McClements adds, “There are hundreds, probably thousands of these studies, but most have been carried out on unrealistic systems. One of the things we need is more realistic models of the GI tract, and models that take into account that nanoparticles are eaten in the presence of food, which can make them more or less toxic. Thus, studies need to be better designed to take into account things such as nanoparticle size, charge, surface properties and aggregation state, whether they clump together or not, as well as food matrix composition and structure.”
While nanotechnology offers the food industry new approaches for improving the quality, shelf life, safety and healthiness of foods, consumers, regulatory agencies and the food industry have concerns about potential adverse effects associated with using engineered nanoparticles in foods as delivery systems for colors, flavors, preservatives, nutrients and nutraceuticals, or others used to modify the look, feel or flow properties of food, for example.
The authors summarize the research on engineered silver, iron oxide, titanium dioxide, silicon dioxide and zinc oxide nanoparticles and organic lipid, protein and carbohydrate nanoparticles in foods, the size of which ranges between about 10 and 1,000 nanometers. Details of this research appear in a recent issue of Nature Partner Journals’ Science of Food.
McClements and Xiao note that organic nanoparticles occur naturally such as casein in milk, oil bodies in plants and seeds, and organelles in meats, fruits, vegetables and spices. Engineered nanoparticles are used in a variety of ways such as in nutraceutical delivery systems, antimicrobial coatings and packaging, in dried mixes, powders and baked goods.
McClements adds, “Most organic nanoparticles will be fully digested in the GI tract, and so eventually behave similarly to more conventional organic particles.” For engineered nanoparticles, on the other hand, the authors point out that “their ability to be absorbed by the body, accumulate in certain tissues and produce cytotoxicity are likely to be the most important mechanisms.”
Further, he says, “Naturally, people are more concerned about engineered nanoparticles, which are added to encapsulate bioactive compounds such as vitamins or nutraceuticals. Incorporating them into food can substantially increase their bioavailability, which is desirable for certain applications. However, an unintentional side effect is that you can increase the bioavailability of certain vitamins so much that they may reach toxic levels. Another unintended consequence is that lipid nanoparticles eaten with fruits and vegetables can boost the amount of pesticide absorbed. So there is certainly some reason for caution when using this new technology in foods.”

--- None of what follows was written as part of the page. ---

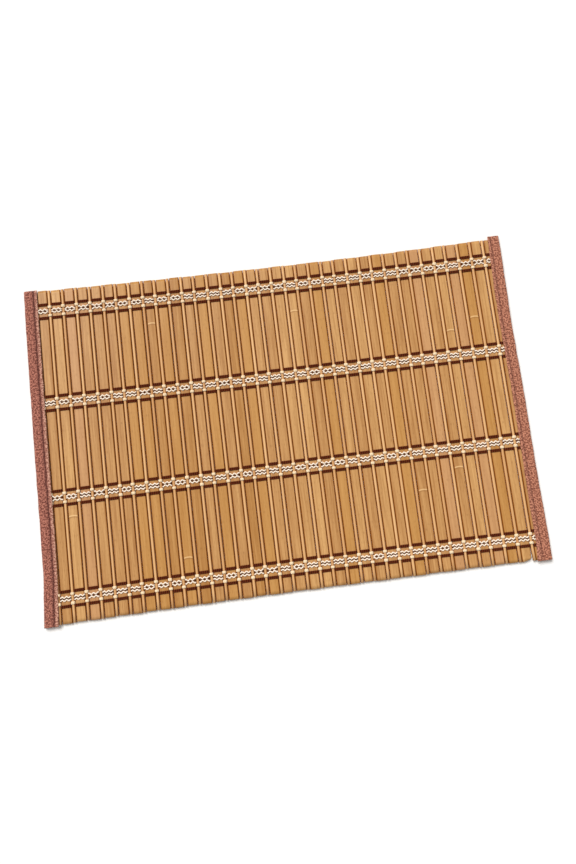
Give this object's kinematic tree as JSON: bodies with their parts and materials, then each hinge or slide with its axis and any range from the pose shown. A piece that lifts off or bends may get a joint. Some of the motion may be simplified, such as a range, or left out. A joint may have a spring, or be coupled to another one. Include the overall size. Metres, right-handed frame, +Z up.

The authors say that more research is needed to establish the potential magnitude and importance of these effects. McClements’ research group at UMass Amherst is now working with Philip Demokritou’s laboratory at Harvard University’s T.H. Chan School of Public Health to advance the science in this area.
This work was supported by the USDA’s National Institute of Food and Agriculture, its Agriculture and Food Research Initiative and the Massachusetts Agricultural Experiment Station.